I will not cover unmanaged and managed technologies, as you are unlikely to have the skillset to play with them.




So what you do at home is connect a modem to a router, then the router to a switch if you need more devices to connect to the internet.

What modern routers have is a built-in switch, which allows them to have one "internet" connection and multiple internal lan connections.

As you are using an unmanaged switch, you can't go modem-switch-router.  You are probably seeing slow speeds because the router is partially blocking traffic on the appropriate port, or port forwarding is not configured properly.


When I get done with work today I'll expand upon port forwarding.  For now though,* you should start googling it *so we can start off with a bit of understanding.


----------



## lilhasselhoffer (Nov 12, 2011)

To start: yes I am double posting, but well outside of the 24 hour limitation.  As the OP has yet to respond (a trend I'm seeing rather more frequently in the last week), I'm assuming that this is acceptable.
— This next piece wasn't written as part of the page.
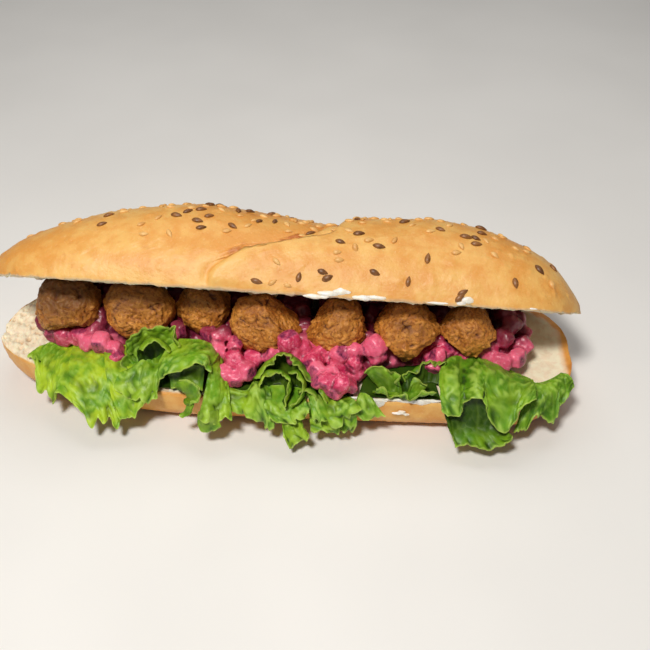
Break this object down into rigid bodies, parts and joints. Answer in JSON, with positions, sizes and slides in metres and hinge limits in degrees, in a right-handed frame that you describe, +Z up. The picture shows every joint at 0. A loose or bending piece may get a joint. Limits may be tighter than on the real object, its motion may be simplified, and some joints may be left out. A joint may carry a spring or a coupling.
{
  "type": "meatball baguette",
  "caption": "Split crusty baguette with its top half tilted up on fried meatballs, pink beetroot salad and frilled lettuce, seeded on top.",
  "frame": {"origin": "middle of the flat base that the loaf rests on", "axes": "+X along the loaf, -Y towards the open side of the sandwich, +Z up"},
  "size_m": [0.2454, 0.0902, 0.0779],
  "materials": {
    "crust": "baked golden crust over white crumb",
    "meat": "fried, rough and slightly greasy",
    "lettuce": "fresh frilled leaf",
    "beetroot": "diced beetroot in a glossy pink dressing"
  },
  "bodies": {
    "root": {"bread_lower_half": "crust", "bread_upper_half": "crust", "meatball_1": "meat", "meatball_2": "meat", "meatball_3": "meat", "meatball_4": "meat", "meatball_5": "meat", "meatball_6": "meat", "meatball_7": "meat", "lettuce_leaf_1": "lettuce", "lettuce_leaf_2": "lettuce", "lettuce_leaf_3": "lettuce", "lettuce_leaf_4": "lettuce", "lettuce_leaf_5": "lettuce", "beetroot_salad": "beetroot"}
  },
  "joints": []
}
I'm going to assume that since I've heard nothing from you that you have not taken the time to look at port forwarding.  I assume this because if you had there would likely be quite a few questions.

For a specific hardware piece, this is the guide I worked with: http://portforward.com/english/routers/port_forwarding/Motorola/SBG900/PlayStation_Network.htm


You do not have this piece of hardware, but there are a variety of things that remain true for your purposes.

1) Get a static IP for the Playstation device (PS2 or PS3).  In order to do this you can log into the router, and create a static IP for that device, based upon its current IP address.

Instructions for the dir-655: Setup tab -> Network Settings on left hand side-> Number of Dynamic DHCP Clients bottom of widow-> choose reserved for the PS2/PS3

You want to do this so only that device has those ports forwarded.  Open ports otherwise present a possible security risk, and when the IP switches you will lose speed on that device.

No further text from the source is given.